With a week to go before the introduction of the General Data Protection Regulation (GDPR) in to law, PRWeek asked Atomik Research to survey more than 2,000 adults across the UK to assess public attitudes towards the use of their personal data.
Three quarters of the public told the survey they would discontinue their relationship with a company or organisation which had been proven to have mishandled their personal data, if it were possible.
The number rises to 79 per cent of men and rises again to 84 per cent of those aged 65 and over, while 81 per cent of 25-34 year olds said the same.
Asked if they were aware that the law around the use of personal data would change next week, 86 per cent of all respondents said they were, while in the regions, awareness was highest in the south west, at 90 per cent.
However, a little over half of all respondents said they thought the introduction of GDPR would make no difference to the safety of their personal data, while 37 per cent said they thought it would.

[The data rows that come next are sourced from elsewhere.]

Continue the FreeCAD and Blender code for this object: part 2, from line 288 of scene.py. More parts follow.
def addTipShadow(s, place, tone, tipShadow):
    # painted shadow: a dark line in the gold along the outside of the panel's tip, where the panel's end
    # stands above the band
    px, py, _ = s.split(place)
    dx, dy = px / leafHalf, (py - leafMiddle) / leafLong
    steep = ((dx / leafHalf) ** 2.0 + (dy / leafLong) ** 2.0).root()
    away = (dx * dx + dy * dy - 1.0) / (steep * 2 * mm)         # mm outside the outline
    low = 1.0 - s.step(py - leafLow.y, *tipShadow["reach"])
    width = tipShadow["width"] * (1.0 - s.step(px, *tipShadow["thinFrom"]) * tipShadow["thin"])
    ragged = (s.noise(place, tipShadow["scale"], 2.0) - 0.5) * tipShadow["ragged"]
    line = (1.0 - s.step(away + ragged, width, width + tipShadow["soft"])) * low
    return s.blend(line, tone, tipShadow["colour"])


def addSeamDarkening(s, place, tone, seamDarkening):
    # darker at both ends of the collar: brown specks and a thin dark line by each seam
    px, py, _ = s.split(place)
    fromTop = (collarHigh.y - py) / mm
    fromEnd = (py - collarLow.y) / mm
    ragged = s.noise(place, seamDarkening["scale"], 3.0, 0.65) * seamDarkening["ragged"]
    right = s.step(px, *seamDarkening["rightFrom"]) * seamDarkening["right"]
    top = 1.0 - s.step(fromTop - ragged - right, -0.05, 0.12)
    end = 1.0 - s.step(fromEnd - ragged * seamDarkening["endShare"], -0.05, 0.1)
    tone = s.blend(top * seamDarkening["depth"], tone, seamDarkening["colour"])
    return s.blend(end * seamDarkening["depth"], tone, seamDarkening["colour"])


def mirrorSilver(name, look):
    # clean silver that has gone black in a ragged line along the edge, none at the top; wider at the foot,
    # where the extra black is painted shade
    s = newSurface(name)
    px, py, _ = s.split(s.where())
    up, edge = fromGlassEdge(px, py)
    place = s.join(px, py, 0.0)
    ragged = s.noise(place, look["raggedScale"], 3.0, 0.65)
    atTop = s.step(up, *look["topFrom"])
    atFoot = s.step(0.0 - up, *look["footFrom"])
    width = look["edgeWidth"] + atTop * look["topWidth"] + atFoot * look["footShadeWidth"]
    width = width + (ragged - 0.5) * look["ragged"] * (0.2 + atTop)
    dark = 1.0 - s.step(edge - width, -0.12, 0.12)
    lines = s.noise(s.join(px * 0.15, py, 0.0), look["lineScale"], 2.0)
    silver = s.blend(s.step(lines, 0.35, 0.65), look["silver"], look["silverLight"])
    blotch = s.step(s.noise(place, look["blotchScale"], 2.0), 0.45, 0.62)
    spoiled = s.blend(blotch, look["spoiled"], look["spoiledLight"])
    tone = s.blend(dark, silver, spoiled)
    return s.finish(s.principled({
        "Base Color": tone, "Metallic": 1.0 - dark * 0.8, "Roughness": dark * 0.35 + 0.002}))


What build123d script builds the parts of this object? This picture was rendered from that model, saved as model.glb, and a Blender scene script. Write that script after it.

The fact that three-quarters of the public would be willing to discontinue their relationship with companies found to have mishandled their data shows that this a significant reputational issue.Alice Goody, Atomik Research
Confidence in the efficacy of the new legislation was highest among 25-34 year olds, with 45 per cent telling the survey they thought their personal data would be safer.
The survey found that nearly three quarters of the public said they were more aware of the issues around personal data since the scandal.
And the public’s attitudes to those who misuse their personal data have hardened, perhaps as a result of Cambridge Analytica, with 84 per cent telling the survey a company or organisation which did not store their data safely or used it for another purpose should be punished.
Respondents were asked if they would be more forgiving if a public sector organisation or a charity mishandled their data, but 69 per cent said they would not be.
This figure rose to 81 per cent among those aged over 65.
But companies and organisations should take heart from some of the findings of the survey.
Respondents were asked if their opinion of a company or organisation would be enhanced if it was proven to manage data well, with nearly two thirds telling the survey it would.
Once again, young adults aged 25-34 were shown to be the most likely to reward or punish companies and organisations based on their use of personal data, with 82 per cent of them telling the survey their opinion would be enhanced.
Significant reputational issue
Alice Goody, project manager at Atomik Research, told PRWeek: "As GDPR looms, the consumer research highlights just how much is at stake for businesses that fail to protect their customer’s personal data. The fact that three-quarters of the public would be willing to discontinue their relationship with companies found to have mishandled their data shows that this a significant reputational issue."
Goody said charities and public sector organisations should be mindful that they would not get a free ride from the public regarding personal data.
She added: "For public sector organisations and charities, the potential for reputational damage is just as high, with just a minority of people saying they would be more tolerant of data misuses by these companies. Luckily, the repercussions can work both ways – and those who establish excellent practices will benefit from an enhanced reputation in the eyes of the consumer."